The Nigerian National Petroleum Company Limited (NNPCL)’s N5.4 trillion Profit After Tax (PAT) for 2024, has been lauded as the first full-year benchmark under the Petroleum Industry Act (PIA) amid stable operations.
Recall that the NNPCL reported a Profit After Tax (PAT) of N5.4 trillion on a revenue of N45.1 trillion in it’s audited financial statement for the full year ended 2024.
The N45.1 trillion revenue for 2024 represented an 88 per cent year-on-year growth, while the PAT of N5.4 trillion was a 64 per cent year-on-year rise. Besides, earnings per share during the period under consideration was N27.07, a 64 per cent year-on-year increase compared to 2023.
In a media engagement, a foremost African petroleum economist, Professor Wunmi Iledare, dissected the figure’s implications, hailing it as the first full-year benchmark under the Petroleum Industry Act (PIA) amid stable operations. He stressed its role in enabling evidence-based future assessments, beyond one-off boosts from subsidy reforms and forex gains.
Professor Iledare also cut through the noise to offer an unvarnished reading of what the profit truly means, what it does not, and what the future demands.
He said the first thing he did after seeing the profit figure was convert it to dollars. At an exchange rate of N1, 700, the profit translates to about $3.1 billion. At N1, 000, it rises to roughly $5.2 billion. Both outcomes, he explained, highlight the heavy influence of exchange rate risk.
Yet, he urged caution against dismissing the numbers, quoting scripture to remind viewers never to undervalue marginal gains.
For him, the 2024 Annual Report represents something more structural: the first full year of NNPC Limited operating under relative stability. No government transitions, no management upheavals, and a clear framework under the Petroleum Industry Act (PIA) now provide a clean benchmark to evaluate the company’s performance.
On sustainability, he was clear. Part of the profit came from upstream operations, and another portion from macroeconomic factors like subsidy reforms and foreign exchange revaluation. But these are risks present in oil businesses worldwide. What matters, he stressed, is that NNPC now has a full-year financial baseline, allowing future comparisons anchored in evidence rather than speculation.

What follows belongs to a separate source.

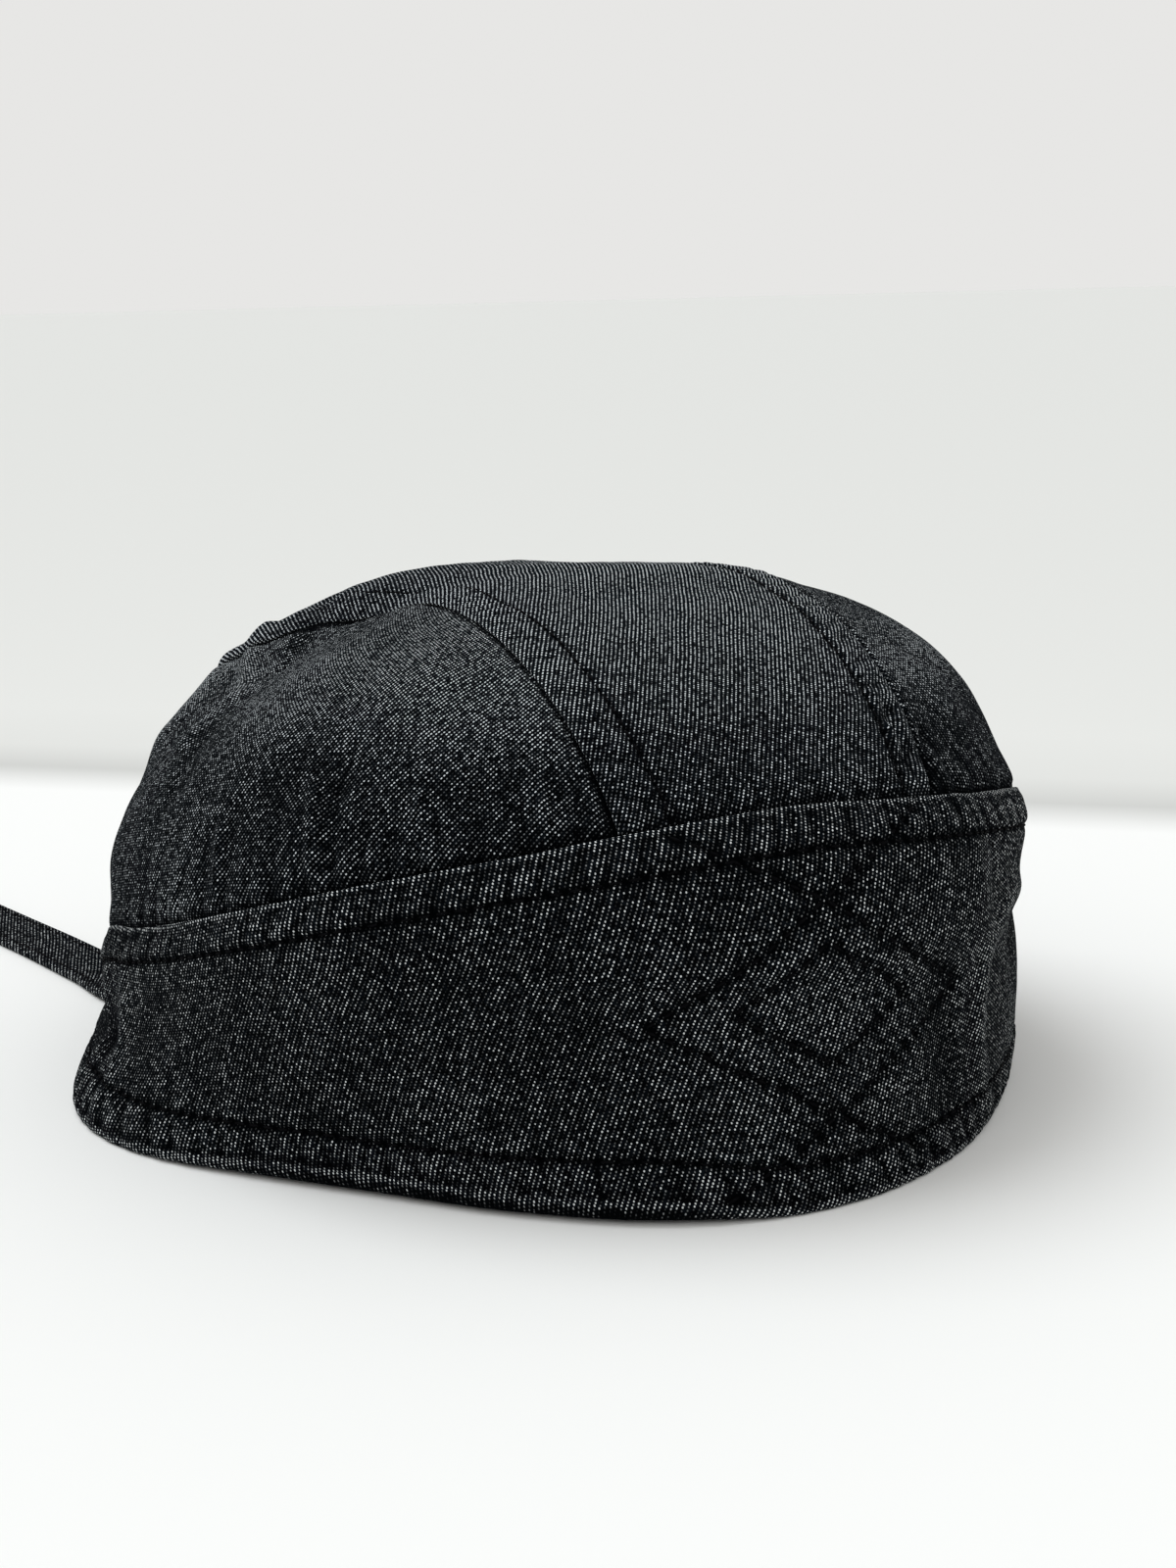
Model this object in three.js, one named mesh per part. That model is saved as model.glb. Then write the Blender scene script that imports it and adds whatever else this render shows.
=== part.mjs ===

The discussion then turned to one of Nigeria’s most politically sensitive issues: NNPC’s transparency and remittances to the federation account. Prof. Iledare explained that the Petroleum Industry Act has fundamentally changed the game. Before PIA, the national oil company was not structured as a liability company. Now, it must pay royalties, taxes, levies, and all statutory obligations, just like Shell, Total, or any other operator. Where the government owns joint venture assets, NNPC Limited assumes responsibility and pays taxes like any other company. Only after profit is declared does the board decide dividends to the federal purse. “The company is no longer a cash cow,” he said, emphasising that public judgment must now align with the standards applied to private and international operators.
Asked for a single data point showing that this transformation is real, not cosmetic, Prof. Iledare pointed to crude reserves and installed capacity. Nigeria has about 37 billion barrels of proven reserves. Industry logic suggests producing roughly 3 percent annually is sustainable, around 3 million barrels per day. While this target has shifted over the years, from 2010 to 2020, the capacity exists. The main threat is security, not geology. Statistically, he said, there’s a 90 per cent chance Nigeria can recover the needed volumes.
Profitability, however, is more complex than production. NNPC still faces some of the highest per-barrel operating costs among peer companies. Tightening cost centers and eliminating inefficiencies could push profits beyond N5.4 trillion, but managing inflation and exchange rate volatility, which lie outside the company’s control, remains key. Within its control, however, are production volume and cost discipline.
The conversation also addressed the global shift from fossil fuels to renewables. Could NNPC’s investments in gas infrastructure become stranded assets? Prof. Iledare pushed back. Renewable energy is growing, and climate concerns are real, but Nigeria’s challenge is governance, not geology. With over 200 trillion cubic feet of natural gas, the largest proven reserves in Africa, Nigeria has the fuel needed for power, industry, and economic growth. Much of it is stranded today, but that also represents opportunity. Emerging institutions such as like the African Energy Bank, could support large-scale oil and gas financing even as global lenders retreat.
The recurring theme of Prof. Iledare’s analysis was clear that Nigeria’s oil and gas future will be determined by governance, not geology. NNPC Limited now has a benchmark year. How it builds on this performance will decide whether the N5.4 trillion profit marks the start of a sustainable trajectory or a temporary lift shaped by forces outside its control.